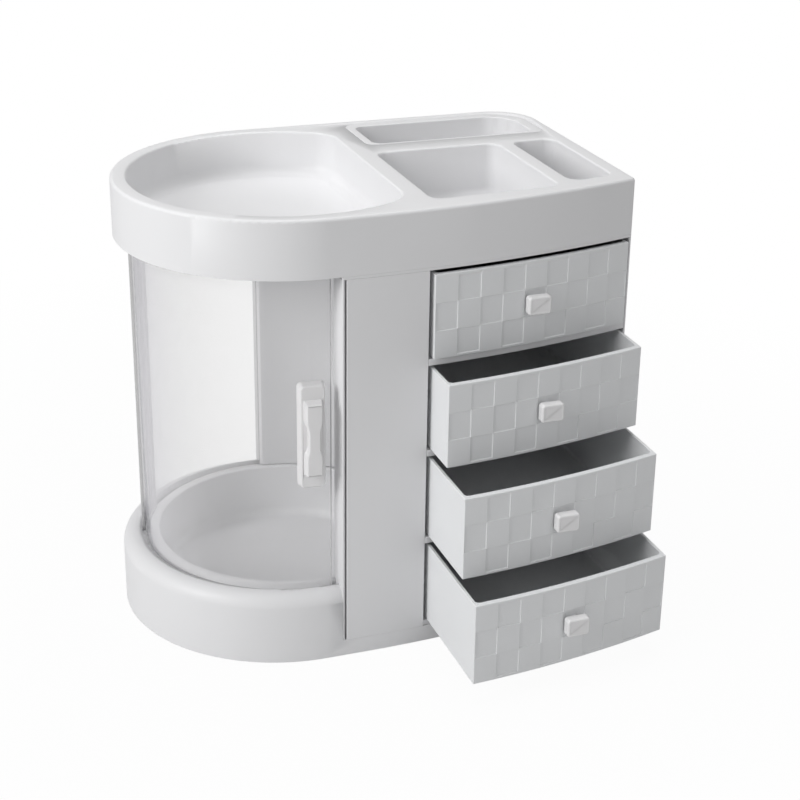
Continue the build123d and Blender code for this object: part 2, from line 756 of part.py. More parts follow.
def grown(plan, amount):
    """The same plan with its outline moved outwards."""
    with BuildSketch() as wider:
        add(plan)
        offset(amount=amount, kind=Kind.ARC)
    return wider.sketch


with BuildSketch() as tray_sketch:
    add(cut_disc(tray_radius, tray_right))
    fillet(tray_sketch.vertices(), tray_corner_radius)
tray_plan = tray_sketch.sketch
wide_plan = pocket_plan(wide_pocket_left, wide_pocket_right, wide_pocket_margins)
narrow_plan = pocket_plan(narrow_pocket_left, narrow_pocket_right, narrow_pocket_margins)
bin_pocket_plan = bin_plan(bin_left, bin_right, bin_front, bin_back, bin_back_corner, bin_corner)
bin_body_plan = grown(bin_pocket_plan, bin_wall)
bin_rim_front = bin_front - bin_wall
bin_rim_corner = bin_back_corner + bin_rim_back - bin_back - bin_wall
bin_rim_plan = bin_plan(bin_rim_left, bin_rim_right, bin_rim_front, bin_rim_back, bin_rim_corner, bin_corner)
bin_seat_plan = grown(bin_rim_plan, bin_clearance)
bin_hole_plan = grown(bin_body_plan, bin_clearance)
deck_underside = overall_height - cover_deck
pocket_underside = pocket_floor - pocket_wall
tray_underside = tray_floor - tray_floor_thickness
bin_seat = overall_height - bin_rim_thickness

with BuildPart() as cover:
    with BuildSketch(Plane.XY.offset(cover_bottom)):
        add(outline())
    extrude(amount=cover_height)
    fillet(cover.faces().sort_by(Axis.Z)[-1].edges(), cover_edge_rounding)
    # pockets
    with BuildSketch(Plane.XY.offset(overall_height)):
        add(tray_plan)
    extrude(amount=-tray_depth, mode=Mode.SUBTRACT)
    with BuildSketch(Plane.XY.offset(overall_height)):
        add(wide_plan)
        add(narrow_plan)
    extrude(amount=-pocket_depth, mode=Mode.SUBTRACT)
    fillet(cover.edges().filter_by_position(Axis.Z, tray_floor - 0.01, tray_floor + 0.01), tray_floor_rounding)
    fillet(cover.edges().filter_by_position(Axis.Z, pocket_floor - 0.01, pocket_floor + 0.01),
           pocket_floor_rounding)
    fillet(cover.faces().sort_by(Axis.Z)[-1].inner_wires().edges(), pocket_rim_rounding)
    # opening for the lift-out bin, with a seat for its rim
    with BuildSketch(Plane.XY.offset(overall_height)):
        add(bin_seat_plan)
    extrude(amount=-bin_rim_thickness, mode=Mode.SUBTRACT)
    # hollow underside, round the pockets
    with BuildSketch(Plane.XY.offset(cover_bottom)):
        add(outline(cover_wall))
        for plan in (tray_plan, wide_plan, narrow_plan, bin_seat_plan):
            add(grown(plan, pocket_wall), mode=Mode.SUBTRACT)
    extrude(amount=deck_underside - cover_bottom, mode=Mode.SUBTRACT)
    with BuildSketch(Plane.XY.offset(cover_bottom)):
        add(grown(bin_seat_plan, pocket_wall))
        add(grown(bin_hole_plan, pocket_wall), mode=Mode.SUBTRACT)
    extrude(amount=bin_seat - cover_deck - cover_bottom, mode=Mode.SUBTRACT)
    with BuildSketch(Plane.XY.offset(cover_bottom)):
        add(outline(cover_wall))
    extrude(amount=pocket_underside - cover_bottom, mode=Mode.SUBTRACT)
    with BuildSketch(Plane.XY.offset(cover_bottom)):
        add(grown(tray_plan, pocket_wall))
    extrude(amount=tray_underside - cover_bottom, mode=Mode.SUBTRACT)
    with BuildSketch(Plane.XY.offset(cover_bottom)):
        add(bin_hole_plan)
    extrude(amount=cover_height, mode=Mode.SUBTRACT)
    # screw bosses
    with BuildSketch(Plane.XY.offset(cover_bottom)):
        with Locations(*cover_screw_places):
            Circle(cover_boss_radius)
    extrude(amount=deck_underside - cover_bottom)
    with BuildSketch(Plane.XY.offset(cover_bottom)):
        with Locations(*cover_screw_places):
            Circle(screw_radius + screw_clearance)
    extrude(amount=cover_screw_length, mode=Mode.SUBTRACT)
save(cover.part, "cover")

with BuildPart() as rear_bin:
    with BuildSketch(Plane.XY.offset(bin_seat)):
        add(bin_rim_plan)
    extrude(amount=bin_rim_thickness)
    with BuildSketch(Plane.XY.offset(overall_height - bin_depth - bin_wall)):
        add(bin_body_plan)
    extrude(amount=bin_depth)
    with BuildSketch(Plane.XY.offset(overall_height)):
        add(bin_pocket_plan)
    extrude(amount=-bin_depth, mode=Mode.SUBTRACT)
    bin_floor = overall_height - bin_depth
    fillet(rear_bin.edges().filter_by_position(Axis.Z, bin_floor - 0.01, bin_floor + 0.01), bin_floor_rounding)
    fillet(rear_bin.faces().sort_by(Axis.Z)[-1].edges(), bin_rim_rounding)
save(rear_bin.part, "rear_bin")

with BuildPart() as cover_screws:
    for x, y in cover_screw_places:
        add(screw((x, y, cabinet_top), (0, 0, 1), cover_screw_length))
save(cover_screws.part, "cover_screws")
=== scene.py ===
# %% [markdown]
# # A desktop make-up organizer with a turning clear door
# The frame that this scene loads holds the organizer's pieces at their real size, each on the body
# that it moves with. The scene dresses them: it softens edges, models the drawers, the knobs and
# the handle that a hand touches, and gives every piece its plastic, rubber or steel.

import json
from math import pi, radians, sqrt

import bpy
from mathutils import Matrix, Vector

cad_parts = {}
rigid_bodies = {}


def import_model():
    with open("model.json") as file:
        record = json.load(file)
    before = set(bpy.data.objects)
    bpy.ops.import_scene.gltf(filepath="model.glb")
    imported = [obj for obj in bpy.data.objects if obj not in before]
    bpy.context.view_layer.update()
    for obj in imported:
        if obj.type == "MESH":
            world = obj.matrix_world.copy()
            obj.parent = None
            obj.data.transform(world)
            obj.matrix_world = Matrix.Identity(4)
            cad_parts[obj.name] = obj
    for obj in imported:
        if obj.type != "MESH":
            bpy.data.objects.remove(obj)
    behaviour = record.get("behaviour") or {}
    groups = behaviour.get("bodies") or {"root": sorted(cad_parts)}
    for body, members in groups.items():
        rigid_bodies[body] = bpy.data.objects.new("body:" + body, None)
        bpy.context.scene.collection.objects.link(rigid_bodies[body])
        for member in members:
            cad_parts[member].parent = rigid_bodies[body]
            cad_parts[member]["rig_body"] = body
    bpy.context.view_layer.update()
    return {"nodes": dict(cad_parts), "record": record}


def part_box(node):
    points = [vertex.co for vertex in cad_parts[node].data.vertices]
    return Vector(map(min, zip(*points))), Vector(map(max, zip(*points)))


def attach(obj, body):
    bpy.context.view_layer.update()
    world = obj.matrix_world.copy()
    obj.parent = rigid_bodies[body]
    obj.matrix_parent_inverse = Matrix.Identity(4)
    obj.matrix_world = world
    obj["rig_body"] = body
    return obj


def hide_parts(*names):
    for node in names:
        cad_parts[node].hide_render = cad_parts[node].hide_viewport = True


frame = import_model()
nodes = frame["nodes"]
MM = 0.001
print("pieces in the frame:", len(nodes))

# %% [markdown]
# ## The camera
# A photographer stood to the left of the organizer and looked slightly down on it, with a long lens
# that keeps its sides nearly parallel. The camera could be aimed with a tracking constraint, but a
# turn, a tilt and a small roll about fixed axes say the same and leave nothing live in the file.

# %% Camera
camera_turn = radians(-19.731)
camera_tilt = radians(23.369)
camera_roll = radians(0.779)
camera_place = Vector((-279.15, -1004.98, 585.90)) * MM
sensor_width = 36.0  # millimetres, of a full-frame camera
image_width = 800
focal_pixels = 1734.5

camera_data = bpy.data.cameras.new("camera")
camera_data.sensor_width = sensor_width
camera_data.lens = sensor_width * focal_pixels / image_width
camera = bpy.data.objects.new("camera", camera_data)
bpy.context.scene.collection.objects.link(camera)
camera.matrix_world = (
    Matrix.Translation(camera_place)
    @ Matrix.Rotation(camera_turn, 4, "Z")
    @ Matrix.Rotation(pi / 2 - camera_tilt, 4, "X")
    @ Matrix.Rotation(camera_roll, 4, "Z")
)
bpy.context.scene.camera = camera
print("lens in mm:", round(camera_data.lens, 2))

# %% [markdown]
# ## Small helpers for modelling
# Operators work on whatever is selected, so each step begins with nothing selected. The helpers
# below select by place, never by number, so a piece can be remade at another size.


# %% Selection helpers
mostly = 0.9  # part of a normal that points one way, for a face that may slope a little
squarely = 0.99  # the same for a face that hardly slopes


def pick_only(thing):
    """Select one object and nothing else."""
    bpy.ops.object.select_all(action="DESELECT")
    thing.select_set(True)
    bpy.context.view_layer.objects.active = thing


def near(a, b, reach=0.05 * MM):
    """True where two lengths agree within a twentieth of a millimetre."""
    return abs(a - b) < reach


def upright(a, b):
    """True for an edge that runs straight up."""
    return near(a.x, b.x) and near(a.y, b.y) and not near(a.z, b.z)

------

WORK TO DO:
Your task is to give again the lines from the one containing "cad_parts[member].parent = rigid_bodies[body]" to the one containing "# turn, a tilt", both lines included, exactly and without anything added.

PROBLEM SOLUTION:
            cad_parts[member].parent = rigid_bodies[body]
            cad_parts[member]["rig_body"] = body
    bpy.context.view_layer.update()
    return {"nodes": dict(cad_parts), "record": record}


def part_box(node):
    points = [vertex.co for vertex in cad_parts[node].data.vertices]
    return Vector(map(min, zip(*points))), Vector(map(max, zip(*points)))


def attach(obj, body):
    bpy.context.view_layer.update()
    world = obj.matrix_world.copy()
    obj.parent = rigid_bodies[body]
    obj.matrix_parent_inverse = Matrix.Identity(4)
    obj.matrix_world = world
    obj["rig_body"] = body
    return obj


def hide_parts(*names):
    for node in names:
        cad_parts[node].hide_render = cad_parts[node].hide_viewport = True


frame = import_model()
nodes = frame["nodes"]
MM = 0.001
print("pieces in the frame:", len(nodes))

# %% [markdown]
# ## The camera
# A photographer stood to the left of the organizer and looked slightly down on it, with a long lens
# that keeps its sides nearly parallel. The camera could be aimed with a tracking constraint, but a
# turn, a tilt and a small roll about fixed axes say the same and leave nothing live in the file.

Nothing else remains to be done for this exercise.